Exploring over 700 massive quiescent galaxies at z = 2-7: Demographics and stellar mass functions
William M. Baker, Francesco Valentino, Claudia del P. Lagos, Kei Ito, Christian Kragh Jespersen, Rashmi Gottumukkala, Jens Hjorth, Danial Langeroodi, Aidan Sedgewick
TL;DR
This study assembles a large, photometrically selected sample of $N=743$ massive quiescent galaxies with $M_\star>10^{9.5}\,M_\odot$ across $z=2-7$ using $>$800 arcmin$^2$ of JWST data, enabling robust measurements of number densities, SMFs, and cosmic stellar mass density.
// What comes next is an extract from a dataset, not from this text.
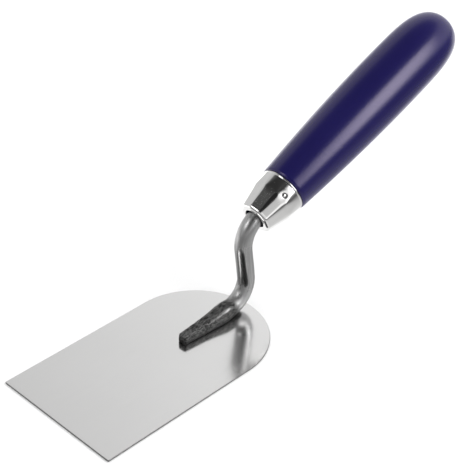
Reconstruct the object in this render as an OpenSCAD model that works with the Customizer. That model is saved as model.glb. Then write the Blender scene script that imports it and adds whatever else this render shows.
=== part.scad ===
// Stucco trowel: a thin round-backed steel blade, a forged swan neck, a drawn metal ferrule and a
// turned wooden handle. Millimetres. X runs from the blade's front edge towards the handle, Y across
// the blade and Z up. The origin is on the underside of the blade, half way along its length.

/* [Blade] */
// Width of the blade, which is also the diameter of its round back
blade_w = 80; // [60:1:100]
// Length of the blade from the straight front edge to the top of the round back
blade_len = 137.5; // [125:0.5:150]
// Thickness of the sheet
blade_t = 0.8; // [0.6:0.1:1.5]

/* [Neck] */
// Diameter of the round bar
bar_d = 9.8; // [9:0.1:11]
// Distance from the blade's front edge to the tip of the foot
foot_tip = 86.8; // [80:0.1:95]
// Width of the foot at its tip, on the blade
foot_tip_w = 6.4; // [5:0.1:9]
// Height of the foot at its tip
foot_tip_h = 4.9; // [3.5:0.1:6]
// Height of the foot where it starts to rise into the bar
foot_h = 6; // [5:0.1:7.5]
// Angle between each long side of the foot and its middle line
foot_taper = 3.7; // [1:0.1:6]
// Lean of the foot's long sides from upright
foot_lean = 5; // [0:1:20]
// Radius of the lower bend, to the middle of the bar
low_bend_r = 13.5; // [11:0.5:16]
// Lean of the upright stretch towards the front of the blade
shank_lean = 8; // [0:1:15]
// Length of the straight stretch between the two bends
shank_len = 19.3; // [14:0.1:26]
// Radius of the upper bend, to the middle of the bar
top_bend_r = 16; // [13:0.5:20]
// Tilt of the handle above the blade
handle_tilt = 22.65; // [15:0.05:35]
// Length of the round stretch of the bar past the upper bend
collar_len = 5; // [4:0.5:8]
// Width of the square tang at the collar
tang_w = 6.2; // [5:0.1:6.6]
// Width of the square tang near its point
tang_tip_w = 3.4; // [2:0.1:5]
// Length of the tang
tang_len = 84; // [50:1:110]

/* [Ferrule] */
// Length of the ferrule
ferrule_len = 24; // [20:0.5:30]
// Thickness of the drawn metal
ferrule_t = 0.8; // [0.5:0.1:1.2]
// Radius over the corners at the neck end
ferrule_small_r = 9.6; // [9.2:0.1:10.5]
// Radius where the taper meets the straight stretch
ferrule_knee_r = 13.1; // [12:0.1:14]
// Radius of the round rim at the handle end
ferrule_rim_r = 13.5; // [13:0.1:14.5]
// Radius of the round mouth that the bar goes through
mouth_r = 6.1; // [5.8:0.1:6.6]
// Number of flats round the ferrule
flats = 10; // [8:1:12]
// Turn of the flats about the handle's axis
flats_turn = -4; // [-18:1:18]
// Depth of the punched dimple that locks the ferrule on the wood
dimple_depth = 0.6; // [0.2:0.1:0.8]

/* [Handle] */
// Length of the grip, from the ferrule to the end
grip_len = 143; // [110:1:160]
// Radius of the grip at the ferrule
grip_front_r = 14.2; // [14:0.1:16]
// Largest radius of the grip
grip_r = 18; // [16:0.1:20]
// Distance from the ferrule to the thickest place
grip_swell = 95; // [70:1:100]
// Rounding of the grip's front edge
grip_edge_r = 0.7; // [0.3:0.1:1.2]

/* [Hidden] */

$fn = 96;
steel_bright = "#d4d5d7";
steel_forged = "#6f7173";
nickel = "#c9cbce";
lacquer = "#1f1b57";

back_r = blade_w / 2;
bar_r = bar_d / 2;

// Size of the blocks that cut a solid, and how far a cut starts outside it
big = 200;
cut_margin = 1;

// Foot: where the bar grows out of it, how steeply, and the bows of its tip and heel
rise_x = foot_tip + 24;
rise_angle = 17;
root_x = rise_x - 1;
tip_bow_r = 5.5;
heel_x = foot_tip + 38.1;
heel_bow_r = 6;
bow_steps = 16;
ridge_drop = 0.9;
ridge_lean = 50;

// Straight stretches of the bar: a hair thinner than the bends, and let into them by an overlap
straight_r = bar_r - 0.02;
bend_overlap = 0.5;

// Path of the bar, from the foot up to the ferrule. Its underside is ground flat on the blade
ground_flat = 0.3;
low_bend_x = foot_tip + 35.2;
low_bend_z = blade_t - ground_flat + bar_r + low_bend_r;
shank_x = low_bend_x + low_bend_r * cos(shank_lean);
shank_z = low_bend_z + low_bend_r * sin(shank_lean);
shank_top_x = shank_x - shank_len * sin(shank_lean);
shank_top_z = shank_z + shank_len * cos(shank_lean);
top_bend_x = shank_top_x + top_bend_r * cos(shank_lean);
top_bend_z = shank_top_z + top_bend_r * sin(shank_lean);
top_bend_turn = 90 + shank_lean - handle_tilt;
bend_end_x = top_bend_x - top_bend_r * sin(handle_tilt);
bend_end_z = top_bend_z + top_bend_r * cos(handle_tilt);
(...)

By combining expanded UVJ-like colour selection with Bayesian SED fitting and careful contaminant rejection, the authors quantify strong redshift evolution and field-to-field variance, and they compare to state-of-the-art simulations. They find a persistent overabundance of high-$z$ quiescent galaxies relative to simulations, with no model reproducing the observed SMFs across $z=2-5$; selection biases and measurement scatter further shape the inferred SMFs. The results imply that current feedback prescriptions do not fully capture high-$z$ quenching and that galaxy quenching becomes dramatically more important between $z>5$ and $z\sim2$, motivating improved simulations and wide-area JWST surveys to resolve the discrepancies.
Abstract
High-redshift ($z>2$) massive quiescent galaxies are crucial tests of early galaxy formation and evolutionary mechanisms through their cosmic number densities and stellar mass functions (SMFs). We explore a sample of 743 massive ($\rm M_*> 10^{9.5}M_\odot$) quiescent galaxies from $z=2-7$ in over 800 arcmin$^2$ of NIRCam imaging from a compilation of public JWST fields (with a total area $>$ 5 $\times$ previous JWST studies). We compute and report their cosmic number densities, stellar mass functions, and cosmic stellar mass density. We confirm a significant overabundance of massive quiescent galaxies relative to a range of cosmological hydrodynamical simulations and semi-analytic models (SAMs). We find that no simulations or SAMs accurately reproduce the SMF for massive quiescent galaxies at any redshift within the interval $z=2-5$. This shows that none of these models' feedback prescriptions are fully capturing high-z galaxy quenching, challenging the standard formation scenarios. We find a greater abundance of lower-mass ($\rm M_*<10^{10}M_\odot$) quiescent galaxies than previously found, highlighting the importance of sSFR cuts rather than simple colour selection. We show the importance of this selection bias, alongside individual field-to-field variations caused by cosmic variance, in varying the observed quiescent galaxy SMF, especially at higher-z. We also find a steeper increase in the cosmic stellar mass density for massive quiescent galaxies than has been seen previously, with $ρ_*\propto (1+z)^{-7.2\pm0.3}$, indicating the dramatic increase in the importance of galaxy quenching within these epochs.